There was a disjunction between Mishima's private life and what he was willing to show others. By puberty, he theatrically hid interior abnormalities: 'I swore to play my role faithfully' (Confessions, 196). However, he privately 'resort[ed] to my bad habit [masturbation] sometimes as much as five times a day' (Confessions, 240). Mishima's first ejaculation—which shall be returned to—was inspired by Guido Reni's painting St. Sebastian. The image is described as follows:
This fantasy funneled in others of grand, macabre deviance. Mishima soon began regularly to imagine Roman gladiators' stomachs sliced open; on the cusp of their deaths he fantasized 'kiss[ing] the lips of those who had fallen to the ground and were still moving spasmodically' (Confessions, 93).
In contrast to Mishima's private erotic fantasies, in public he appeared well adjusted.
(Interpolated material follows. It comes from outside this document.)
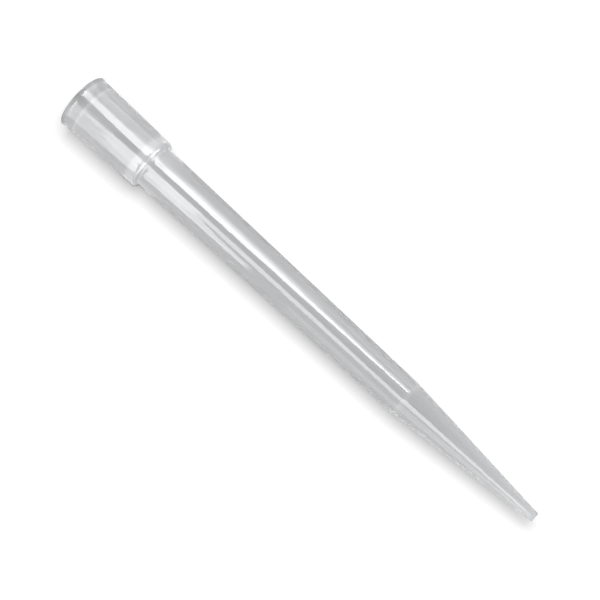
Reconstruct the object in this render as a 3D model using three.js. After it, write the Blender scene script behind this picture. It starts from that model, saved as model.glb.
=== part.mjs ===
// Macro pipette tip for 5 mL: one thin-walled polypropylene moulding, open at both ends.
// Millimetres. The tip stands on its mouth: the origin is the mouth's centre and +Z is the
// tip's axis, pointing at the outlet. The whole solid is one closed profile turned about
// that axis, outside wall first and bore second.

import * as THREE from "three";
import { mergeVertices } from "three/addons/utils/BufferGeometryUtils.js";

// ---- Driving dimensions, outside -------------------------------------------------------
const TIP_LENGTH = 150;
const RIM_RADIUS = 7.62; // flared lip round the mouth
const LIP_HEIGHT = 0.3; // the straight part of the lip
const LIP_RUN_OUT = 0.8; // the lip falls back to the collar over this height
const COLLAR_TOP_RADIUS = 7.41; // just above the lip
const COLLAR_END_RADIUS = 6.92;
const SHOULDER_HEIGHT = 24.7; // the face where the collar steps down to the body
const SHOULDER_ROUND = 0.95; // radius of the collar's lower corner
const BODY_START_RADIUS = 5.79;
const BODY_FILLET = 0.25; // inside corner between shoulder and body
const BREAK_HEIGHT = 108.6; // the long body ends and the steeper nose starts
const BREAK_RADIUS = 4.77;
const OUTLET_RADIUS = 1.29;
const EDGE_ROUND = 0.12; // softened edges of the rim and of the outlet

// ---- Driving dimensions, bore ----------------------------------------------------------
const MOUTH_BORE_RADIUS = 6.78;
const LEAD_IN_DEPTH = 3.7; // a wide cone that guides the pipette's shaft in
const SEAL_START_RADIUS = 6.32;
const SEAL_DEPTH = 13.6; // the shaft seals on this cone and stops at its lower end
const SEAL_END_RADIUS = 6.12;
const SEAL_STEP = 0.14; // the socket is a little narrower below the seal
const SOCKET_END_RADIUS = 5.86;
const SOCKET_FLOOR = 23.4; // the socket's floor round the body's bore
const SOCKET_ROUND = 0.6; // radius between the socket's wall and its floor
const BORE_START_RADIUS = 4.88;
const BORE_ENTRY_ROUND = 0.3; // softened edge where the body's bore starts
const BORE_BREAK_HEIGHT = 109.4;
const BORE_BREAK_RADIUS = 3.92;
const OUTLET_BORE_RADIUS = 0.8;

// ---- Fineness --------------------------------------------------------------------------
const TURN_STEPS = 48; // flats round the axis
const ROUND_STEPS = 4; // chords in a quarter round
const CLOSE_ENOUGH = 1e-4; // vertices nearer than this are one

// A point of the profile: distance from the axis and height.
function at(radius, height) {
  return new THREE.Vector2(radius, height);
}

// The points of a round corner of the given radius about a centre, from one angle to another.
// Angles are in degrees: 0 points away from the axis and 90 points up.
function corner(centreRadius, centreHeight, round, fromDegrees, toDegrees) {
  const points = [];
  for (let i = 0; i <= ROUND_STEPS; i += 1) {
    const degrees = fromDegrees + ((toDegrees - fromDegrees) * i) / ROUND_STEPS;
    const angle = THREE.MathUtils.degToRad(degrees);
    points.push(at(centreRadius + round * Math.cos(angle), centreHeight + round * Math.sin(angle)));
  }
  return points;
}

// The outside wall, from the flat of the rim up to the outlet's face.
function outsideWall() {
  return [
    at(RIM_RADIUS - EDGE_ROUND, 0),
    at(RIM_RADIUS, EDGE_ROUND),
    at(RIM_RADIUS, LIP_HEIGHT),
    at(COLLAR_TOP_RADIUS, LIP_HEIGHT + LIP_RUN_OUT),
    ...corner(COLLAR_END_RADIUS - SHOULDER_ROUND, SHOULDER_HEIGHT - SHOULDER_ROUND, SHOULDER_ROUND, 0, 90),
    ...corner(BODY_START_RADIUS + BODY_FILLET, SHOULDER_HEIGHT + BODY_FILLET, BODY_FILLET, 270, 180),
    at(BREAK_RADIUS, BREAK_HEIGHT),
    at(OUTLET_RADIUS, TIP_LENGTH - EDGE_ROUND),
    at(OUTLET_RADIUS - EDGE_ROUND, TIP_LENGTH),
  ];
}

// The bore, from the outlet's face back down to the mouth.
function boreWall() {
  return [
    at(OUTLET_BORE_RADIUS, TIP_LENGTH),
    at(BORE_BREAK_RADIUS, BORE_BREAK_HEIGHT),
    at(BORE_START_RADIUS, SOCKET_FLOOR + BORE_ENTRY_ROUND),
    at(BORE_START_RADIUS + BORE_ENTRY_ROUND, SOCKET_FLOOR),
    ...corner(SOCKET_END_RADIUS - SOCKET_ROUND, SOCKET_FLOOR - SOCKET_ROUND, SOCKET_ROUND, 90, 0),
    at(SEAL_END_RADIUS - SEAL_STEP, SEAL_DEPTH + SEAL_STEP),
    at(SEAL_END_RADIUS, SEAL_DEPTH),
    at(SEAL_START_RADIUS, LEAD_IN_DEPTH),
    at(MOUTH_BORE_RADIUS, 0),
  ];
}

// Turns the closed profile about the axis and joins the vertices along its seams.
function turned(profile) {
  const lathe = new THREE.LatheGeometry([...profile, profile[0].clone()], TURN_STEPS);
  lathe.deleteAttribute("normal");
  lathe.deleteAttribute("uv");
  lathe.rotateX(Math.PI / 2);
  const joined = mergeVertices(lathe, CLOSE_ENOUGH);
  joined.computeVertexNormals();
  return joined;
}

// Natural polypropylene: clear enough to read a level through, with a milky haze.
const naturalPolypropylene = new THREE.MeshStandardMaterial({
  color: 0xe4e6e8,
  roughness: 0.22,
  metalness: 0,
  transparent: true,
  opacity: 0.45,
});

const pipetteTip = new THREE.Mesh(turned([...outsideWall(), ...boreWall()]), naturalPolypropylene);
pipetteTip.name = "pipette_tip";

const tip = new THREE.Group();
tip.add(pipetteTip);

export default tip;
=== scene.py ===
# %% [markdown]
# # A moulded pipette tip
# A macro pipette tip for 5 mL is one thin-walled moulding in natural polypropylene. It has a
# wide smooth collar that takes the pipette's shaft, a long body that tapers very slightly,
# and a steeper nose that ends in a fine outlet. Everything about it is round, so its whole
# shape is one closed outline turned about the axis. The tip stands on its mouth, with the
# outlet up, in metres, in the same place as the engineering model.

# %% Load the frame
import math

import bmesh
import bpy
from mathutils import Matrix, Vector


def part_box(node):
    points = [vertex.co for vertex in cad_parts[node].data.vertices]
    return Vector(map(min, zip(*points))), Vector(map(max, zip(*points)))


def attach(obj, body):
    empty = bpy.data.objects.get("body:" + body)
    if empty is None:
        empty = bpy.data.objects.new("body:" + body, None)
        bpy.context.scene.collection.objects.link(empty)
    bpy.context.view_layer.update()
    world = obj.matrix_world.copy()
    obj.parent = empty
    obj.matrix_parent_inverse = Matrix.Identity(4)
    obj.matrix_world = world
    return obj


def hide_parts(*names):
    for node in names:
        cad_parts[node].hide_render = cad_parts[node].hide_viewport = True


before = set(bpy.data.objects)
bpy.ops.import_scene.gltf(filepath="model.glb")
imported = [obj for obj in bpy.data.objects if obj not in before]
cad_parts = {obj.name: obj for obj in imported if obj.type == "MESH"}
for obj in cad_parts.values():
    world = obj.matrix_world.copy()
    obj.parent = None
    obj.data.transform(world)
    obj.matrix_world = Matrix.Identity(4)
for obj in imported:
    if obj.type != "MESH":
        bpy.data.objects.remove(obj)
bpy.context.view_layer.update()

MM = 0.001  # one millimetre, in Blender's metres
WHITE = (1, 1, 1, 1)
BLACK = (0, 0, 0, 1)

tip_low, tip_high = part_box("pipette_tip")
TIP_LENGTH = (tip_high.z - tip_low.z) / MM
RIM_RADIUS = (tip_high.x - tip_low.x) / 2 / MM
print("length", round(TIP_LENGTH, 2), "mm, rim radius", round(RIM_RADIUS, 2), "mm")

# %% [markdown]
# ## The outside wall
# A mould maker draws the tip as a short list of corners, each with a distance from the axis,
# a height above the rim and the small round that the cutter leaves there. Those three
# numbers are enough here too, because an operator can put the rounds in later. The lip
# flares a little past the collar, so that the tip strips cleanly off the pipette. The
# collar ends in a soft shoulder, and the body's taper breaks where the nose starts.

# %% Corners of the outside wall
# Each corner is (distance from the axis, height above the rim, round), in millimetres.
OUTSIDE = [
    (RIM_RADIUS, 0, 0.2),  # the rim's outer edge
    (RIM_RADIUS, 0.3, 0.06),  # top of the lip's short straight band
    (7.41, 1.1, 0.08),  # the lip has run out into the collar
    (6.92, 24.7, 0.95),  # the shoulder's soft corner
    (5.79, 24.7, 0.25),  # inside corner between shoulder and body
    (4.77, 108.6, 0.25),  # the taper breaks into the nose
    (1.29, TIP_LENGTH, 0.12),  # the outlet's outer edge
]
print(len(OUTSIDE), "corners outside")

# %% [markdown]
# ## The bore
# Inside, a lead-in cone guides the pipette's shaft to the cone that it seals on. A small
# step follows, then the socket's floor, where the bore narrows to the wall of the body. The
# rings that these steps draw round the collar are seen through the clear wall, so they are
# worth modelling although they are only tenths of a millimetre deep.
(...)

He described seeming at times, 'lighthearted and gay [….] a young man abounding in wit' (Confessions, 145). By age sixteen, in monthly installments, Mishima completed and published his first book, The Forest in Full Bloom, in the literary journal Bungei Bunka. Due to the success of this novel, at the end of the author's senior year in high school, he was escorted by limousine to the Imperial Palace. The Emperor awarded Mishima the gindokei, a silver watch honoring literary achievements. Yukio fondly recalled the occasion a year before his death: 'I received a watch from him [the Emperor]. . . My personal experience was that the image of the Emperor is fundamental. I cannot set this aside. The Emperor is the absolute' (Quoted in Scott-Stokes, 1974: 98-99).
This passage reveals Mishima's affinity for the Emperor, not as political but rather as personal. Under the auspice of the Emperor, Mishima was accepted into Tokyo University. He managed to take a bachelor's degree while writing profusely at night.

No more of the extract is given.